Livingston County residents flooded to the poll booths to elect their local representatives on Tuesday Nov. 5. After months of campaigning and a contentious primary election, Sheriff’s Office Investigator Tom Dougherty defeated Undersheriff Jim Szczesniak for the office of Livingston County sheriff.
Republican candidates Patti LaVigne and Robert Irwin also landed the two available spots on the Geneseo Town Council, beating Democrat candidate John Zmich.
The path leading to Tuesday’s victory was not a smooth one, especially for the candidates for sheriff. Dougherty announced his candidacy in December 2012 and Szczesniak in February 2013, but both men had campaigned tirelessly from June 2013 to election night.
As sheriff, Dougherty said he plans to implement the closest car concept, meaning that, when the police are called in, the closest police car in the area will respond to the call, regardless of whether it’s a county or state patrol car. According to Dougherty, this will “increase public safety, increase better response times and be more fiscally responsible with the taxpayers’ money.”

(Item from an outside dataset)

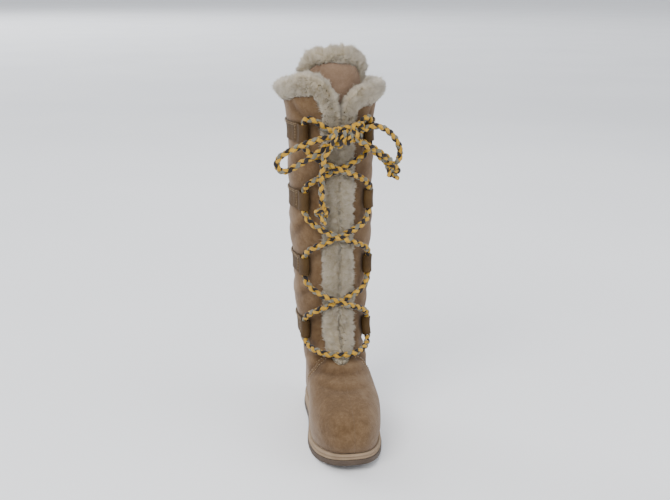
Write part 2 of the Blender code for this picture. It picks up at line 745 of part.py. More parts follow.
def strap_section():
    """The strap seen from above as flat points (run, height, end) and faces. run is a share round the back for the
    band, or a distance from the tube's middle for the tubes, and end says which tube a point belongs to."""
    points, faces = [], []

    def put(run, height, end):
        points.append((run, height, end))
        return len(points) - 1

    tubes = []
    for end in (1, -1):
        outer, inner = [], []
        for k in range(LOOP_SIDES):
            turn = 2 * math.pi * k / LOOP_SIDES
            outer.append(put(LOOP_RADIUS * math.cos(turn), LOOP_RADIUS * (1 + math.sin(turn)), end))
            inner.append(put(LOOP_HOLE * math.cos(turn), LOOP_RADIUS + LOOP_HOLE * math.sin(turn), end))
        for k in range(LOOP_SIDES):
            n = (k + 1) % LOOP_SIDES
            faces.append((outer[k], outer[n], inner[n], inner[k]))
        tubes.append(outer)
    shares = np.linspace(0.035, 0.965, 19)
    low = [put(share, 0.0, 0) for share in shares]
    high = [put(share, STRAP_THICKNESS, 0) for share in shares]
    for a in range(len(shares) - 1):
        faces.append((low[a], low[a + 1], high[a + 1], high[a]))
    nearest = 3 * LOOP_SIDES // 4
    for tube, base, top in ((tubes[0], low[0], high[0]), (tubes[1], low[-1], high[-1])):
        faces.append((base, tube[nearest], tube[nearest - 1]))
        faces.append((base, tube[nearest - 1], tube[nearest - 2]))
        faces.append((base, tube[nearest - 2], top))
    return points, faces


def strap_place(z, run, height, end):
    """A point of the strap's section on the shaft at this height."""
    edge = loop_angle(level_at(z))
    if end == 0:
        angle = edge + run * 2 * (math.pi - edge)
        return skin(level_at(z, angle), angle, STRAP_CLEARANCE + height)
    angle = end * edge
    level = level_at(z, angle)
    normal = outward(level, angle)
    along = suede(level, angle - end * 0.02) - suede(level, angle + end * 0.02)
    along -= (along @ normal) * normal
    along /= np.linalg.norm(along)
    return suede(level, angle) + normal * (STRAP_CLEARANCE + height) + along * run


def build_strap(k, look):
    """One strap round the back of the shaft with a tube for the lace at both its ends."""
    points, faces = strap_section()
    heights = (strap_height(k) - STRAP_HEIGHT / 2, strap_height(k) + STRAP_HEIGHT / 2)
    shape = bmesh.new()
    rows = [[shape.verts.new(strap_place(z, *point)) for point in points] for z in heights]
    bottom, top = rows
    edges = {}
    for face in faces:
        shape.faces.new([bottom[i] for i in face])
        shape.faces.new([top[i] for i in face])
        for a, b in zip(face, face[1:] + face[:1]):
            edges.setdefault(frozenset((a, b)), []).append((a, b))
    for users in edges.values():
        if len(users) == 1:
            a, b = users[0]
            shape.faces.new((bottom[a], bottom[b], top[b], top[a]))
    return mesh_object(f"lace_strap_{k + 1}", shape, look)


# Lace on the shaft
def lace_point(arc, z, out):
    """A point at this height in front of the upper, this far round from the middle and this far outside."""
    angle = angle_at(arc, level_at(z))
    return skin(level_at(z, angle), angle, out)


def lace_line(start, end, lift, bump):
    """The lace's own line between two loops, each (side, height, pull). It leaves and enters them upright, pull says
    how far up or down it is led there, and bump is how much further out it lies in the middle."""
    line = []
    (side_a, z_a, pull_a), (side_b, z_b, pull_b) = start, end
    for t in np.linspace(0.0, 1.0, 15):
        weights = ((1 - t) ** 3, 3 * t * (1 - t) ** 2, 3 * t * t * (1 - t), t ** 3)
        sides = (side_a, side_a * 0.94, side_b * 0.94, side_b)
        heights = (z_a, z_a + pull_a, z_b + pull_b, z_b)
        arc = LOOP_ARC * sum(w * side for w, side in zip(weights, sides))
        z = sum(w * height for w, height in zip(weights, heights))
        over = smooth_step(min(t, 1 - t), 0.0, 0.30)
        out = LOOP_MIDDLE + (lift - LOOP_MIDDLE) * over + bump * math.exp(-((t - 0.5) / 0.14) ** 2)
        line.append(lace_point(arc, z, out))
    return line


def lace_tube(name, line, look):
    return closed_loft(name, tube_rings(line, LACE_DIAMETER / 2, LACE_SIDES), look)


def build_crossing(k, look):
    """The two runs that cross between one pair of loops and the next, joined where they meet."""
    leave = strap_height(k) - STRAP_HEIGHT / 2 - LACE_CLEARANCE
    arrive = strap_height(k + 1) + STRAP_HEIGHT / 2 + LACE_CLEARANCE
    down, up = -LACE_DROP, LACE_DROP
    over_line = lace_line((-1, leave, down), (1, arrive, up), LACE_LIFT, CROSSING_BUMP)
    under_line = lace_line((1, leave, down), (-1, arrive, up), LACE_LIFT, 0.0)
    over = lace_tube(f"lace_crossing_{k + 1}", over_line, look)
    return joined(over, lace_tube(f"under_run_{k + 1}", under_line, look))


def build_bottom_bar(look):
    """The bar that starts the lacing: it hangs between the mouths of the lowest loops."""
    leave = strap_height(STRAP_COUNT - 1) - STRAP_HEIGHT / 2 - LACE_CLEARANCE
    line = lace_line((-1, leave, -LACE_DROP), (1, leave, -LACE_DROP), LOOP_MIDDLE + BAR_LIFT, 0.0)
    return lace_tube("lace_bottom_bar", line, look)


def build_top_runs(look):
    """The two runs from the top loops to the bow, crossed once under it and joined there."""
    z_loop = strap_height(0) + STRAP_HEIGHT / 2
    tubes = []
    for name, route in (("lace_top_runs", LEFT_TOP_RUN), ("top_run_right", RIGHT_TOP_RUN)):
        line = []
        for share, rise, more in smooth_route(route, 0.35):
            line.append(lace_point(LOOP_ARC * share, z_loop + rise * ROUTE_UNIT, LOOP_MIDDLE + more * ROUTE_UNIT))
        tubes.append(lace_tube(name, line, look))
    return joined(*tubes)


# Bow
def build_knot(look):
    """The bow's knot: a wrapped lump with three turns standing out of it."""
    rings = []
    for t in np.linspace(-1, 1, 13):
        turn_height = KNOT_TURN * math.cos(3 * math.pi * t)
        radius = (KNOT_RADIUS - KNOT_TURN) * math.sqrt(max(1 - t * t, 0.02)) ** 0.8 + turn_height
        ring = []
        for k in range(9):
            a = 2 * math.pi * k / 9
            ring.append((
                KNOT_CENTRE[0] + KNOT_HALF_LENGTH * t + KNOT_TURN * math.cos(a),
                KNOT_CENTRE[1] + 0.76 * radius * math.cos(a),
                KNOT_CENTRE[2] + KNOT_TILT * t + radius * math.sin(a),
            ))
        rings.append(ring)
    return closed_loft("bow_knot", rings, look)


def from_knot(place):
    """A place of a hand-drawn route, in metres."""
    return [k + ROUTE_UNIT * p for k, p in zip(KNOT_CENTRE, place)]


def build_end_knot(name, place, look):
    """The stopper knot at the end of a lace, with its cut tail below."""
    centre = from_knot(place)
    rings = []
    for t in np.linspace(0, 1, 9):
        radius = END_KNOT_RADIUS * math.sin(math.pi * min(t / 0.72, 1.0) * 0.86 + 0.25)
        radius = max(radius, END_TAIL_RADIUS)
        rings.append([
            (
                centre[0] + radius * math.cos(2 * math.pi * k / 10),
                centre[1] + 0.8 * radius * math.sin(2 * math.pi * k / 10),
                centre[2] - END_KNOT_LENGTH * t,
            )
            for k in range(10)
        ])
    return closed_loft(name, rings, look)


def main():
    for obj in list(bpy.data.objects):
        bpy.data.objects.remove(obj)
    suede_look = material("suede", (0.45, 0.33, 0.24), 0.95)
    wool_look = material("wool", (0.62, 0.58, 0.50), 1.0)
    strap_look = material("strap leather", (0.36, 0.27, 0.16), 0.7)
    lace_look = material("braided lace", (0.62, 0.42, 0.12), 0.8)
    foam_look = material("midsole foam", (0.30, 0.22, 0.15), 0.8)
    rubber_look = material("outsole rubber", (0.10, 0.07, 0.05), 0.7)
    insole_look = material("insole fleece", (0.60, 0.56, 0.48), 1.0)

    build_outsole(rubber_look)
    build_midsole(foam_look)
    build_insole(insole_look)
    thick_sheet("upper", upper_grid(), WALL, suede_look)
    build_tongue(suede_look)
    build_tongue_wool(wool_look)
    build_collar_wool(wool_look)
    build_throat_wool(-1, "throat_wool_inner", wool_look)
    build_throat_wool(1, "throat_wool_outer", wool_look)
    for k in range(STRAP_COUNT):
        build_strap(k, strap_look)
    for k in range(STRAP_COUNT - 1):
        build_crossing(k, lace_look)
    build_bottom_bar(lace_look)
    build_top_runs(lace_look)
    build_knot(lace_look)
    cord_object("bow_loop_inner", LEFT_BOW, lace_look)
    cord_object("bow_loop_outer", RIGHT_BOW, lace_look)
    cord_object("lace_end_inner", LEFT_END, lace_look)
    cord_object("lace_end_outer", RIGHT_END, lace_look)
    build_end_knot("end_knot_inner", LEFT_STOP, lace_look)
    build_end_knot("end_knot_outer", RIGHT_STOP, lace_look)


main()
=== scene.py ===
"""Knee-high shearling mukluk boot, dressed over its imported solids: a left boot in metres, toe towards -Y."""

import math

import bmesh
import bpy
import numpy as np
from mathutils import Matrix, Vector
from mathutils.kdtree import KDTree


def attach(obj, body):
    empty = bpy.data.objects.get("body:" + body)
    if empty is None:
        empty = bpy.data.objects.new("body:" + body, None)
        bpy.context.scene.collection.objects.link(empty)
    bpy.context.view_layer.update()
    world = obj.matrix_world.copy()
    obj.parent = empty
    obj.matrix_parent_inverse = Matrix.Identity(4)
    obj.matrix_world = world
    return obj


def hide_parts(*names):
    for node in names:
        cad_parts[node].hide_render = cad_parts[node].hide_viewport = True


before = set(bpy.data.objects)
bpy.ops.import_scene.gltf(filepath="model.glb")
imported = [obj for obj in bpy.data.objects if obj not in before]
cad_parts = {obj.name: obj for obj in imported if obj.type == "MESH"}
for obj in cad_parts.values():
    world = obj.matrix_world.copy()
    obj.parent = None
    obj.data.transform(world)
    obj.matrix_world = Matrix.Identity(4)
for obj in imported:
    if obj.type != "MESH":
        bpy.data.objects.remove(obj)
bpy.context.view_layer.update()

# Sizes, the same as the part's own
GAP = 0.0003
FOOT_LENGTH = 0.264
HEEL_BACK = 0.066
BALL_WIDTH = 0.101
TOE_SWING = 0.006
ANKLE_HEIGHT = 0.140
ANKLE_TILT = 0.005
SHAFT_HEIGHT = 0.450
COLLAR_WIDTH = 0.125
COLLAR_DEPTH = 0.120
WALL = 0.003
HEEL_STACK = 0.022
BALL_STACK = 0.015
TOE_SPRING = 0.010
SOLE_EDGE = 0.0015
SIDE_GROOVE = 0.0026
ARCH_RISE = 0.004
OUTSOLE_THICKNESS = 0.0075
SOLE_MARGIN = 0.0045
LUG_DEPTH = 0.003
LUG_PITCH = 0.0135
GROOVE_WIDTH = 0.0042
INSOLE_THICKNESS = 0.004
THROAT_HALF = 0.0205
THROAT_BOTTOM = 0.104
THROAT_ROUND = 0.030
CORNER_RADIUS = 0.020
LEFT_CORNER_RISE = 0.008
RIGHT_CORNER_DROP = 0.007
STRIP_TOP = SHAFT_HEIGHT - CORNER_RADIUS - RIGHT_CORNER_DROP - 0.002
STRIP_MEETING_SHIFT = 0.006
STRIP_MEETING_RISE = 0.012
STRIP_PROUD = 0.0045
COLLAR_WOOL_REACH = 0.021
CORNER_WOOL_REACH = 0.006
COLLAR_WOOL_IN = 0.010
COLLAR_WOOL_OUT = 0.0075
TONGUE_WOOL_REACH = 0.017
TONGUE_WOOL_HALF = 0.0065
TONGUE_DEPTH = 0.0145
TONGUE_SINK_START = 0.006
TONGUE_SINK_LENGTH = 0.069
TONGUE_BOTTOM = THROAT_BOTTOM + 0.003
TONGUE_STRAIGHT = 0.045
TONGUE_SHOULDER = SHAFT_HEIGHT - 0.004
TONGUE_TOP = SHAFT_HEIGHT + 0.048
TONGUE_HALF_ANGLE = math.radians(68)
TONGUE_WALL = 0.003
STRAP_COUNT = 4
STRAP_TOP = SHAFT_HEIGHT - 0.041
STRAP_BOTTOM = ANKLE_HEIGHT - 0.001
STRAP_PITCH = (STRAP_TOP - STRAP_BOTTOM) / (STRAP_COUNT - 1)
STRAP_HEIGHT = 0.026
STRAP_PULL = 0.0020
STRAP_PULL_FADE = 0.020
STRAP_CLEARANCE = 0.0012
LOOP_ARC = 0.043
LOOP_RADIUS = 0.0066
LACE_LIFT = 0.0122
LACE_DROP = 0.020
LACE_CLEARANCE = 0.0012
BAR_LIFT = 0.002
LOOP_MIDDLE = STRAP_CLEARANCE + LOOP_RADIUS
KNOT_CENTRE = (0.006, -0.0825, STRAP_TOP - 0.0005)
ROUTE_UNIT = 0.010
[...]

In outlining his qualifications for the position, Dougherty described himself as a “positive person that leads by example” and stands by his conviction that “it’s much easier to lead when you have people willing to follow.”

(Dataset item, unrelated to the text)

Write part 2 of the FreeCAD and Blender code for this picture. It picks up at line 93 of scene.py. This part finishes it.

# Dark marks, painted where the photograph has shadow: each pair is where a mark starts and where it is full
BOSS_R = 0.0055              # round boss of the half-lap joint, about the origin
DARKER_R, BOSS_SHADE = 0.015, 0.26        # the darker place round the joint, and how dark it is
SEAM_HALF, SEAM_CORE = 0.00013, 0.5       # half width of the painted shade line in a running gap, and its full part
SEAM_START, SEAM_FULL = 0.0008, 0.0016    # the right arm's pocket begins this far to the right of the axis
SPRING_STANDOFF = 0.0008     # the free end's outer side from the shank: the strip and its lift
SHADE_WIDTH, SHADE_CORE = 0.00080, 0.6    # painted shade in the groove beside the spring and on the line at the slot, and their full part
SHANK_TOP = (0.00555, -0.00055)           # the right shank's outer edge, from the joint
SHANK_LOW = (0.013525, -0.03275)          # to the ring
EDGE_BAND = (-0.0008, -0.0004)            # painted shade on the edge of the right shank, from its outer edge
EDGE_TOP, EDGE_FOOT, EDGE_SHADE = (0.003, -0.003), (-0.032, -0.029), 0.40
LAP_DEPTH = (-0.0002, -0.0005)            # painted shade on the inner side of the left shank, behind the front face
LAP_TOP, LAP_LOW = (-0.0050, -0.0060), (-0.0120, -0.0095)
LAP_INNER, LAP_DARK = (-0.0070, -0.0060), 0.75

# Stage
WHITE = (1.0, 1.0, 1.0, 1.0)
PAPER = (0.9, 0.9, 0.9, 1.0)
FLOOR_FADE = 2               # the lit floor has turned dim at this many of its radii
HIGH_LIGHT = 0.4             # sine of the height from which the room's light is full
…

While Szczesniak said he is disappointed by the outcome of the election, he also said he would not have changed anything about his campaign in retrospect. He said he enjoyed the opportunity to demonstrate to voters what the sheriff’s office is all about, and that his main priority now is to “see that the sheriff’s office is unified once again and to refocus on the task of public safety.”
LaVigne, who has experience on the town planning board, will be a new addition to the town council. She said she believes her background as a nurse practitioner will help her assimilate to the new position, since her already-developed skills of listening to people will apply nicely to a job on town council.
“I will work very hard to serve the people that have elected me and shown their faith to me,” LaVigne said.
LaVigne said her top priority as a council member will be to upgrade the zoning code, which has been in place since the 1970s. This system operates on the Euclidean model of keeping different aspects of the town separate, although LaVigne said that mixed development is better for fostering a community atmosphere. She said she wants to continue to foster the relationship between the village and town governments in Geneseo, as well as maintain the aspects that make Geneseo unique.
Overall, LaVigne’s goals include a desire to be an effective and accessible public figure and to offer a fresh set of eyes to the town board without bringing in any preconceived ideas.
“I hope to be available, accessible and open-minded,” LaVigne said. “If I’m going to be a change agent, then I have to walk the walk.”
In addition to the Sheriff and town council elections, state residents also voted on six pieces of proposed legislation Tuesday. Five of the six passed, including a proposal for seven new casinos in New York State, a grant for additional civil service credit to disabled veterans, a proposition to exclude from the debt expense accumulated from the construction of sewage facilities, the resolution of competing claims regarding a stretch of land in Hamilton County, and finally a proposal to allow NYCO Minerals to continue mining in Essex County. The final proposal, which increased the maximum age of judges on the Court of Appeals from 70 to 80, was the only one to fail.